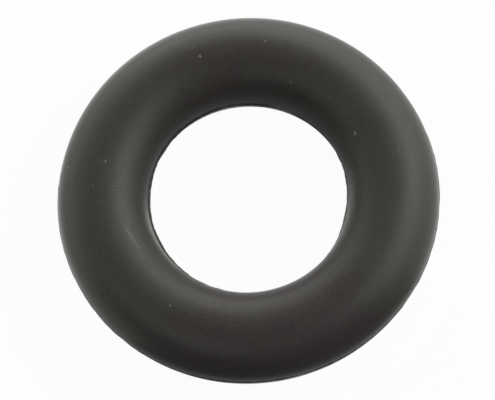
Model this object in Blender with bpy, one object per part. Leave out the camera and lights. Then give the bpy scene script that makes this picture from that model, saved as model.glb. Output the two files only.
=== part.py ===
"""Rubber ring that hangs a car's exhaust pipe below the floor of the car.

The ring is moulded in one piece of black rubber. One hook on the car and one hook on the
pipe pass through its bore, and the ring stretches and sways between them.

The mould is two plates that meet at the ring's middle height, so a low line of flash runs
round the outer rim and another round the bore. The ring lies flat: its axis is Z, and its
origin is the centre of the bore at that middle height.
"""

from math import acos, asin, cos, pi, radians, sin

import bmesh
import bpy
from mathutils import Vector

MM = 0.001

# Driving dimensions
CENTRELINE_RADIUS = 23.5 * MM    # from the ring's axis to the middle of the rubber
RUBBER_DIAMETER = 14.6 * MM      # thickness of the round rubber
LAND_WIDTH = 1.2 * MM            # flat on the top and the bottom, which the ring rests on
RIM_FLASH_HEIGHT = 0.15 * MM     # how far the flash stands out of the outer rim
BORE_FLASH_HEIGHT = 0.25 * MM    # how far the flash stands into the bore
FLASH_WIDTH = 0.8 * MM           # from one foot of the flash to the other

# What follows from them
RUBBER_RADIUS = 0.5 * RUBBER_DIAMETER
LAND_EDGE = acos(0.5 * LAND_WIDTH / RUBBER_RADIUS)     # angle up from straight out
FLASH_FOOT = asin(0.5 * FLASH_WIDTH / RUBBER_RADIUS)   # angle up from straight out

# Fineness of the faceted surface
STEPS_ROUND_THE_RING = 84
STEPS_PER_SHOULDER = 8           # between a land and a line of flash
STEPS_OVER_THE_FLASH = 6

# Smallest distance between two points of the section that stay separate
WELD_DISTANCE = 0.002 * MM

# Look of the rubber
RUBBER_COLOUR = (0.030, 0.031, 0.028, 1.0)
RUBBER_ROUGHNESS = 0.46
SMOOTH_UP_TO = radians(40)


def clear_scene():
    """Remove every object that the scene holds."""
    for old in list(bpy.data.objects):
        bpy.data.objects.remove(old, do_unlink=True)


def rubber():
    """Black moulded rubber with a faint satin skin."""
    material = bpy.data.materials.new("black_rubber")
    material.use_nodes = True
    shader = material.node_tree.nodes["Principled BSDF"]
    shader.inputs["Base Color"].default_value = RUBBER_COLOUR
    shader.inputs["Roughness"].default_value = RUBBER_ROUGHNESS
    shader.inputs["Metallic"].default_value = 0.0
    material.diffuse_color = RUBBER_COLOUR
    return material


def at(radius, angle):
    """A point as (out, up) from the middle of the rubber, its angle taken up from straight out."""
    return radius * cos(angle), radius * sin(angle)


def shoulder(first, last):
    """Points of one round shoulder of the section, both ends included."""
    turn = (last - first) / STEPS_PER_SHOULDER
    return [at(RUBBER_RADIUS, first + turn * step) for step in range(STEPS_PER_SHOULDER + 1)]


def flash(height):
    """Points of one line of flash from top to bottom, without its feet, which end the shoulders.

    The flash swells out of the round section in one soft wave, so it has no sharp root.
    """
    points = []
    for step in range(1, STEPS_OVER_THE_FLASH):
        share = 1 - 2 * step / STEPS_OVER_THE_FLASH
        swell = 0.5 * height * (1 + cos(pi * share))
        points.append(at(RUBBER_RADIUS + swell, FLASH_FOOT * share))
    return points


def section():
    """Closed outline of the rubber, cut in the XZ plane at the middle of its right side.

    It starts at the outer end of the top land and runs down the rim side, across the bottom
    land and up the bore side.
    """
    upper = shoulder(LAND_EDGE, FLASH_FOOT)
    lower = shoulder(-FLASH_FOOT, -LAND_EDGE)
    rim_side = upper + flash(RIM_FLASH_HEIGHT) + lower
    bore_side = upper + flash(BORE_FLASH_HEIGHT) + lower
    outline = rim_side + [(-out, up) for out, up in reversed(bore_side)]
    return [Vector((CENTRELINE_RADIUS + out, 0.0, up)) for out, up in outline]


def mounting_ring(material):
    """The ring: its section turned once round Z."""
    mesh = bpy.data.meshes.new("mounting_ring")
    shape = bmesh.new()
    corners = [shape.verts.new(point) for point in section()]
    edges = [shape.edges.new((a, b)) for a, b in zip(corners, corners[1:] + corners[:1])]
    bmesh.ops.spin(
        shape,
        geom=corners + edges,
        cent=(0.0, 0.0, 0.0),
        axis=(0.0, 0.0, 1.0),
        angle=2 * pi,
        steps=STEPS_ROUND_THE_RING,
        use_merge=True,
        use_duplicate=False,
    )
    bmesh.ops.remove_doubles(shape, verts=shape.verts, dist=WELD_DISTANCE)
    bmesh.ops.recalc_face_normals(shape, faces=shape.faces)
    shape.to_mesh(mesh)
    shape.free()
    mesh.shade_smooth()
    mesh.set_sharp_from_angle(angle=SMOOTH_UP_TO)
    mesh.materials.append(material)
    ring = bpy.data.objects.new("mounting_ring", mesh)
    bpy.context.collection.objects.link(ring)
    return ring


clear_scene()
mounting_ring(rubber())
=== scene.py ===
# %% [markdown]
# # A moulded rubber ring that hangs an exhaust pipe
#
# The object is one thick ring of black rubber. A hook on the car and a hook on the pipe pass
# through its bore, and the ring stretches between them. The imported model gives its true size
# and place. This lesson gives it the looks: the fine surface of the moulding, the satin skin
# of the rubber, the light of a small studio, and the camera that looks down on it.

from math import cos, hypot, pi, radians, sin, sqrt, tan

import bpy
import numpy as np
from mathutils import Matrix, Vector


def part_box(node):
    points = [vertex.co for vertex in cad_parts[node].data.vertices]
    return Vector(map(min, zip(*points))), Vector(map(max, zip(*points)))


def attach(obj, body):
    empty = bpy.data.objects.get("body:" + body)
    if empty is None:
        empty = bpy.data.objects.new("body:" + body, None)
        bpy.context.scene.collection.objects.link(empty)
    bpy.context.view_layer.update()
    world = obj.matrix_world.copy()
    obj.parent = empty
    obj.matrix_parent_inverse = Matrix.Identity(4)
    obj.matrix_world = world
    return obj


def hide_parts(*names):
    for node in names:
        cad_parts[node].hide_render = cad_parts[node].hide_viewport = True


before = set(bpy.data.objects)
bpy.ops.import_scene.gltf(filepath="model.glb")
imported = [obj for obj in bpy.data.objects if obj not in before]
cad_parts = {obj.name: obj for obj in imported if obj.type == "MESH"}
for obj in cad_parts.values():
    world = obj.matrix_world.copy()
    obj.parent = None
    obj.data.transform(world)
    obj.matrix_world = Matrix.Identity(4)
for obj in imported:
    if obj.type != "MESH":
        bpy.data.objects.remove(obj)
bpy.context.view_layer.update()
MM = 0.001

# %% [markdown]
# ## The ring's own sizes
#
# A ring like this is a torus, and two numbers make a torus: the radius of its centre line and
# the radius of the rubber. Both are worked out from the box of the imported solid, the height of
# its flash and the width of the narrow flat it lies on, so that the fine surface made here
# can't drift away from the solid.
#
# Flash is the thin line of rubber that creeps between the two halves of a mould. It runs round
# the outer rim and round the bore at the ring's middle height.

# %% Read the sizes
RIM_FLASH = 0.15 * MM           # how far the flash stands out of the rim
BORE_FLASH = 0.25 * MM          # how far the flash stands into the bore
LAND_WIDTH = 1.2 * MM           # flat of the solid's top and bottom

lowest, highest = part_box("mounting_ring")
rim_radius = highest.x
half_height = highest.z
floor_height = lowest.z
rubber_radius = hypot(half_height, LAND_WIDTH / 2)
centreline_radius = rim_radius - RIM_FLASH - rubber_radius
bore_radius = centreline_radius - rubber_radius - BORE_FLASH
print(f"rim {rim_radius / MM:.2f}, centre line {centreline_radius / MM:.2f}, "
      f"rubber {rubber_radius / MM:.2f}, bore {bore_radius / MM:.2f} mm")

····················

Aim of the task> Return the opening line of the data and every line after it through the line containing "SMOOTH_UP_TO = radians(40)", please, exactly as written and with nothing added.

Full response>
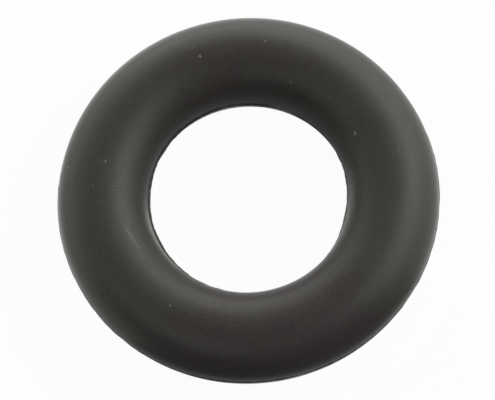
Model this object in Blender with bpy, one object per part. Leave out the camera and lights. Then give the bpy scene script that makes this picture from that model, saved as model.glb. Output the two files only.
=== part.py ===
"""Rubber ring that hangs a car's exhaust pipe below the floor of the car.

The ring is moulded in one piece of black rubber. One hook on the car and one hook on the
pipe pass through its bore, and the ring stretches and sways between them.

The mould is two plates that meet at the ring's middle height, so a low line of flash runs
round the outer rim and another round the bore. The ring lies flat: its axis is Z, and its
origin is the centre of the bore at that middle height.
"""

from math import acos, asin, cos, pi, radians, sin

import bmesh
import bpy
from mathutils import Vector

MM = 0.001

# Driving dimensions
CENTRELINE_RADIUS = 23.5 * MM    # from the ring's axis to the middle of the rubber
RUBBER_DIAMETER = 14.6 * MM      # thickness of the round rubber
LAND_WIDTH = 1.2 * MM            # flat on the top and the bottom, which the ring rests on
RIM_FLASH_HEIGHT = 0.15 * MM     # how far the flash stands out of the outer rim
BORE_FLASH_HEIGHT = 0.25 * MM    # how far the flash stands into the bore
FLASH_WIDTH = 0.8 * MM           # from one foot of the flash to the other

# What follows from them
RUBBER_RADIUS = 0.5 * RUBBER_DIAMETER
LAND_EDGE = acos(0.5 * LAND_WIDTH / RUBBER_RADIUS)     # angle up from straight out
FLASH_FOOT = asin(0.5 * FLASH_WIDTH / RUBBER_RADIUS)   # angle up from straight out

# Fineness of the faceted surface
STEPS_ROUND_THE_RING = 84
STEPS_PER_SHOULDER = 8           # between a land and a line of flash
STEPS_OVER_THE_FLASH = 6

# Smallest distance between two points of the section that stay separate
WELD_DISTANCE = 0.002 * MM

# Look of the rubber
RUBBER_COLOUR = (0.030, 0.031, 0.028, 1.0)
RUBBER_ROUGHNESS = 0.46
SMOOTH_UP_TO = radians(40)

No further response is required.